Because that’s what people are really buying in RWAs. Not just access. Not just yield. They’re buying trust in a chain of claims.

And right now, I think too much of that trust still feels implied rather than earned.

That’s the weakness I keep noticing. Tokenization solves presentation better than it solves uncertainty. It makes an asset easier to distribute, easier to package, easier to move through crypto rails. But none of that automatically tells me whether the underlying reserve is still there, whether the collateral has changed, whether the borrower is performing, whether the custodian’s statement is current, whether the issuer is authorized, or whether the investor is even supposed to have access in the first place.

A token can tell me something exists in digital form. It can’t, by itself, make the offchain truth feel solid.

That’s where something like Sign starts to feel important.

Because if RWAs are going to become more than well-designed wrappers around old financial structures, then the missing piece is not more tokenization for its own sake. It’s better proof. Better evidence. Better ways for claims to travel with the asset instead of getting trapped in scattered documents, private databases, and institutional trust-me language.

I think that matters more than people realize.

Take private credit. On paper, it sounds like a perfect RWA category. Attractive yield, real borrowers, clear demand. But anyone who has spent real time looking at private credit knows that the token is not the hard part. The hard part is everything underneath it. Was the loan underwritten properly? Is the collateral real? Are payments current? Has anything deteriorated? What rights exist if the borrower defaults? What information is current, and what is already stale? Those are the questions that determine whether the asset deserves confidence. And those questions don’t disappear just because the product now has an onchain wrapper.

The same thing is true, in a cleaner way, with tokenized Treasuries. People often point to them as proof that RWAs are already working. And yes, they are one of the stronger examples. But even there, the strength doesn’t come from tokenization alone. It comes from the fact that the underlying asset is relatively straightforward and the trust structure around it is already familiar. Once the market moves into messier categories, that comfort fades fast. Then you’re left facing the real issue: not whether an asset can be tokenized, but whether the claims around it can be trusted.

That’s the lens I keep returning to.

I don’t think RWA’s real challenge is access. I think it’s reassurance.

People want to feel that what they’re buying is real, current, and backed by something stronger than presentation. They want to know the facts around the asset aren’t floating around as assumptions. They want those facts anchored somewhere. They want to know who confirmed them. They want to know who is accountable if they turn out to be wrong.
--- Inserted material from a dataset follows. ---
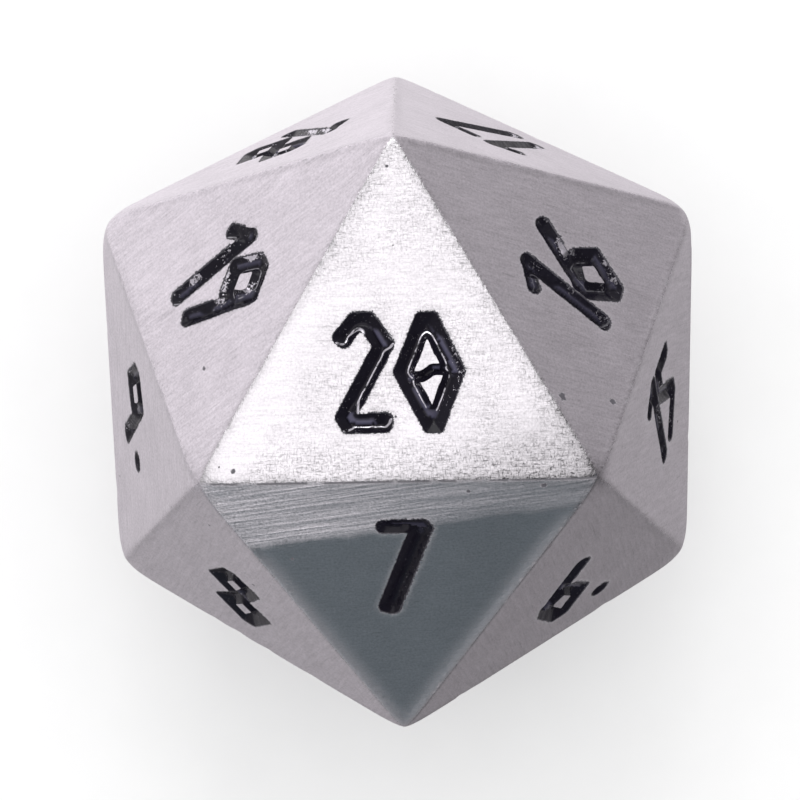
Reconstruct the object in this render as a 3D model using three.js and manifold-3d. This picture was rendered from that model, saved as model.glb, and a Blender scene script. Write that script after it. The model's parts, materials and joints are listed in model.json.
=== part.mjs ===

That’s a very human need. And I think the market sometimes forgets that.

A lot of crypto still speaks as if the highest goal is removing trust entirely. But RWAs don’t work like that. They can’t. Real-world assets will always involve legal agreements, regulated entities, custodians, signers, operators, and human judgment. There is always going to be trust in the system somewhere. The real question is whether that trust remains hidden and vague, or whether it becomes visible and structured.
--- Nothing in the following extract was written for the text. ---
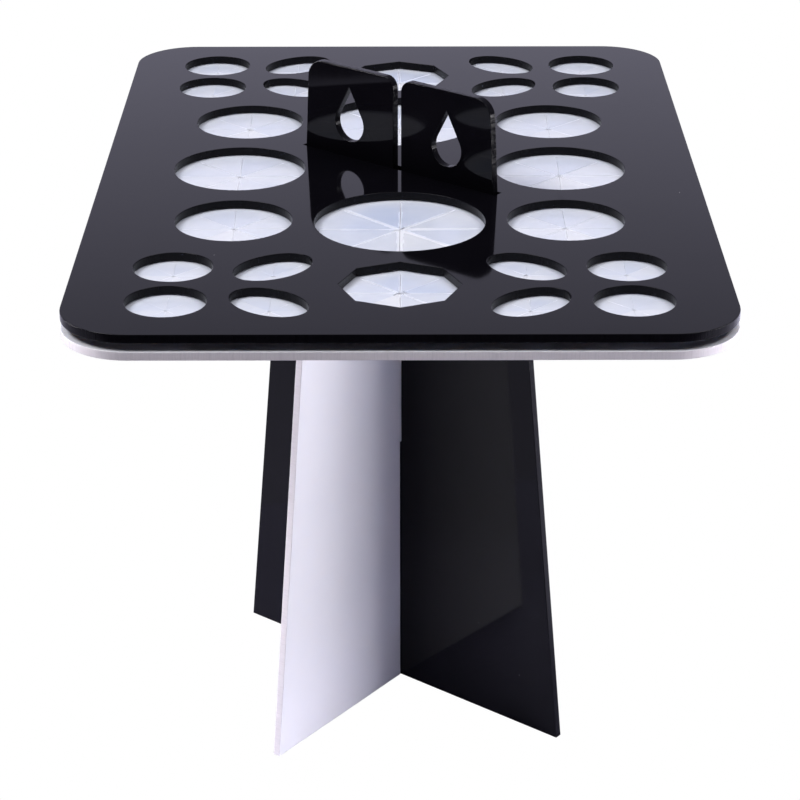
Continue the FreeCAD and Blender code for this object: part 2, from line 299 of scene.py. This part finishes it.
def softened_copy(node_name):
    """A copy of a CAD sheet piece whose sharp edges are rounded by a fine break."""
    mesh = NODES[node_name].data.copy()
    mesh.name = node_name + "_finished"
    mesh.materials.clear()
    shape = bmesh.new()
    shape.from_mesh(mesh)
    bmesh.ops.remove_doubles(shape, verts=shape.verts, dist=SAME_POINT)
    bmesh.ops.dissolve_limit(shape, angle_limit=FLAT_BEND, verts=shape.verts, edges=shape.edges)
    sharp = [edge for edge in shape.edges
             if len(edge.link_faces) == 2 and edge.calc_face_angle() > SHARP_BEND]
    bmesh.ops.bevel(shape, geom=sharp, offset=EDGE_BREAK, segments=2, profile=0.5,
                    affect="EDGES", clamp_overlap=False)
    bmesh.ops.recalc_face_normals(shape, faces=shape.faces)
    for face in shape.faces:
        face.smooth = True
    shape.to_mesh(mesh)
    shape.free()
    # the CAD mesh's own shading marks no longer fit the new faces
    for layer in ("custom_normal", "sharp_face", "sharp_edge"):
        if layer in mesh.attributes:
            mesh.attributes.remove(mesh.attributes[layer])
    piece = link(bpy.data.objects.new(node_name + "_finished", mesh))
    shading = piece.modifiers.new("even_shading", "WEIGHTED_NORMAL")
    shading.mode = "FACE_AREA"
    shading.keep_sharp = True
    return piece


def make_sheet_piece(node_name, body, look):
    """A finished sheet piece that stands for its CAD node, with a face and an edge material."""
    piece = softened_copy(node_name)
    way = broadest_way(NODES[node_name].data)
    piece.data.materials.append(polished_face(node_name + "_face", look))
    piece.data.materials.append(laser_cut_edge(node_name + "_edge", look, way))
    for face in piece.data.polygons:
        face.material_index = int(abs(face.normal.dot(way)) < CUT_SLOPE)
    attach(piece, body)
    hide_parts(node_name)


# ---------------------------------------------------------------- outlines of the openings

UP_FACING, SIDE_FACING = 0.9, 0.5       # limits of a normal's z for a top face and for a wall
SAME_PLACE = 2 * MM


def level_loops(node_name):
    """The closed outlines round a CAD node's top face, as lists of points."""
    shape = bmesh.new()
    shape.from_mesh(NODES[node_name].data)
    bmesh.ops.remove_doubles(shape, verts=shape.verts, dist=SAME_POINT)
    follows = {}
    for face in shape.faces:
        if face.normal.z < UP_FACING:
            continue
        for loop in face.loops:
            if any(other.normal.z < SIDE_FACING for other in loop.edge.link_faces):
                follows[loop.vert.index] = loop.link_loop_next.vert.index
    shape.verts.ensure_lookup_table()
    loops = []
    while follows:
        start, number = follows.popitem()
        points = [shape.verts[start].co.copy()]
        while number != start:
            points.append(shape.verts[number].co.copy())
            number = follows.pop(number)
        loops.append(points)
    shape.free()
    return loops


def middle(points):
    """The middle of the points' box, seen from above."""
    low = [min(point[axis] for point in points) for axis in range(2)]
    high = [max(point[axis] for point in points) for axis in range(2)]
    return Vector(((low[0] + high[0]) / 2, (low[1] + high[1]) / 2))


def spread(points):
    """The largest distance of a point from their middle."""
    centre = middle(points)
    return max((point.xy - centre).length for point in points)


def rim_reach(points, centre, angle):
    """Distance from centre to the closed outline in the direction angle."""
    way = Vector((math.cos(angle), math.sin(angle)))
    side = Vector((-way.y, way.x))
    for here, there in zip(points, points[1:] + points[:1]):
        first, last = here.xy - centre, there.xy - centre
        off_first, off_last = first.dot(side), last.dot(side)
        if off_first <= 0 < off_last or off_last <= 0 < off_first:
            part = off_first / (off_first - off_last)
            distance = first.lerp(last, part).dot(way)
            if distance > 0:
                return distance
    return spread(points)


def sorted_loops():
    """The tray's brush openings, and the film's outlines that aren't openings."""
    openings = sorted(level_loops("top_plate"), key=spread)
    openings.pop()      # the largest loop is the plate's own outline
    slot = min(openings, key=lambda points: middle(points).length)
    openings.remove(slot)
    places = [middle(points) for points in openings]
    plain = [points for points in level_loops("star_membrane")
             if all((middle(points) - place).length > SAME_PLACE for place in places)]
    return openings, plain


# ---------------------------------------------------------------- membrane

SLITS = 8                       # rays in each star
# where a flap's mesh columns start, part way over it; they are closest along its slits
ACROSS = (0.0, 0.025, 0.09, 0.2, 0.35, 0.5, 0.65, 0.8, 0.91, 0.975)
STEPS_ACROSS = len(ACROSS)
STEPS_OUT = 12                  # mesh steps from a flap's tip to its root
ROOT = 0.8 * MM                 # uncut film between a slit's end and the rim
FILM_DEPTH = 0.22 * MM          # how far the film lies below the top of its CAD solid
FILM_SHARE = 0.9                # how much of the room under that level the film fills

WIDEST = 20.3 * MM              # radius of a centre opening, whose slits are the most worn
SIDE_USE = 0.5                  # how much the openings beside the middle row are used
GAP = 0.04 * MM                 # half the width of an opened slit, in a centre opening
TIP_CLEARANCE = 2.4             # how many gaps a flap's tip stays away from the star's hub
GAP_TAPER = 3                   # the slit narrows over the last 1/3 of its length
SLIT_HIGHLIGHT_BAND = 0.30 * MM            # how far the painted highlight of a cut edge reaches into a flap
BAND_FLARE = 1.8                # how many times that it is at the tip; at the root it is 1 less
SLIT_HIGHLIGHT_RANGE = (0.4, 2.2)         # width and strength of a single slit's painted highlight, beside those

HUB_SHIFT = 0.012               # how far the hub may be off the middle, as a part of the radius
ANGLE_SHIFT = 0.018             # how far a slit may be turned, in radians
SAG_RANGE = (-0.006, 0.004)     # height of a flap's tip, as a part of the radius
CURL_RANGE = (-0.012, 0.012)    # the same for one side of a flap against its middle
LIFT_POWER = 1.6                # how early a flap lies flat again towards its root
CURL_TAPER = 3                  # the curl comes in over the first 1/3 from the tip

CHANCE_PAINTED_SHADE = 0.45             # the most that chance adds to a flap's painted shade, as its tilt would catch the light
FACING_PAINTED_SHADE = 0.275            # half of what pointing to the front adds; painted shade and painted reflection make flaps that face the back darker and bluer
RIM_SHADE, RIM_POWER = 0.7, 4   # shade of the film at the rim, and how late a flap turns to it
CALM_SHADE = 0.88               # painted shade of a flap that was hardly ever bent
BACK_WAY = Vector((0, 1))


def flap_lift(out, sag, curl, across):
    """How far a flap's surface stands above the film, from its tip (out = 0) to its root (1)."""
    free = (1 - out) ** LIFT_POWER
    return free * (sag + curl * (2 * across - 1) * min(1.0, CURL_TAPER * out))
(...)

That’s why I don’t see Sign as interesting because it eliminates trust. I see it as interesting because it may help make trust more legible.

That’s a big difference.

A weak system says, trust us. A better system says, here is what was claimed. A stronger system says, here is who made the claim, when they made it, under what authority, and how it can be verified.

That shift matters. Maybe more than anything else in this category.

Because the truth is, most serious investors are not just looking for exposure. They’re looking for clarity. They can tolerate complexity. They can tolerate compliance. They can even tolerate friction if the asset is compelling enough. What they struggle with is ambiguity. And a lot of RWAs, for all their polish, still carry too much ambiguity.

That’s why I think the next stage of the market will belong to the projects that reduce that ambiguity in a meaningful way. Not the ones that create the nicest wrapper. Not the ones that shout the loudest about bringing trillions onchain. The ones that make the underlying claims easier to inspect, easier to verify, and harder to leave vague.

That’s where Sign could quietly become more important than the market expects.

Because if it helps turn attestations, credentials, permissions, and disclosures into something portable and verifiable, then it’s helping build the part of RWAs that actually deepens confidence. It’s helping close the gap between the token people can see and the truth they still need to trust.

And I think that gap is the whole game.

Of course, I don’t think any of this is magic. A signature doesn’t automatically make something true. A polished attestation from the wrong party is still weak. A dishonest actor can still package bad information in a convincing way. That’s real, and it should be said clearly. But to me, that’s not an argument against the evidence layer. It’s an argument for making evidence more explicit, more attributable, and easier to challenge.

Because when something goes wrong, that’s what everyone immediately wants. They want a record. They want a trail. They want to know who said what. They want to know what others relied on. They want to know where accountability lives.

That is not a side feature in finance. That is the core of finance.

So when I think about Sign in the RWA narrative, I don’t think about it as a decorative tool sitting next to tokenization. I think about it as part of the missing seriousness the sector will eventually need. The market has spent a lot of time celebrating movement — faster access, smoother distribution, cleaner rails. But over time, movement is not enough. Assets also need to hold up under scrutiny.

And the assets that hold up will be the ones backed by stronger evidence, not just better packaging.

That’s why I think Sign could matter.

Because in the end, the future of RWAs won’t be decided by who tokenizes the most things. It will be decided by who makes those things easier to believe.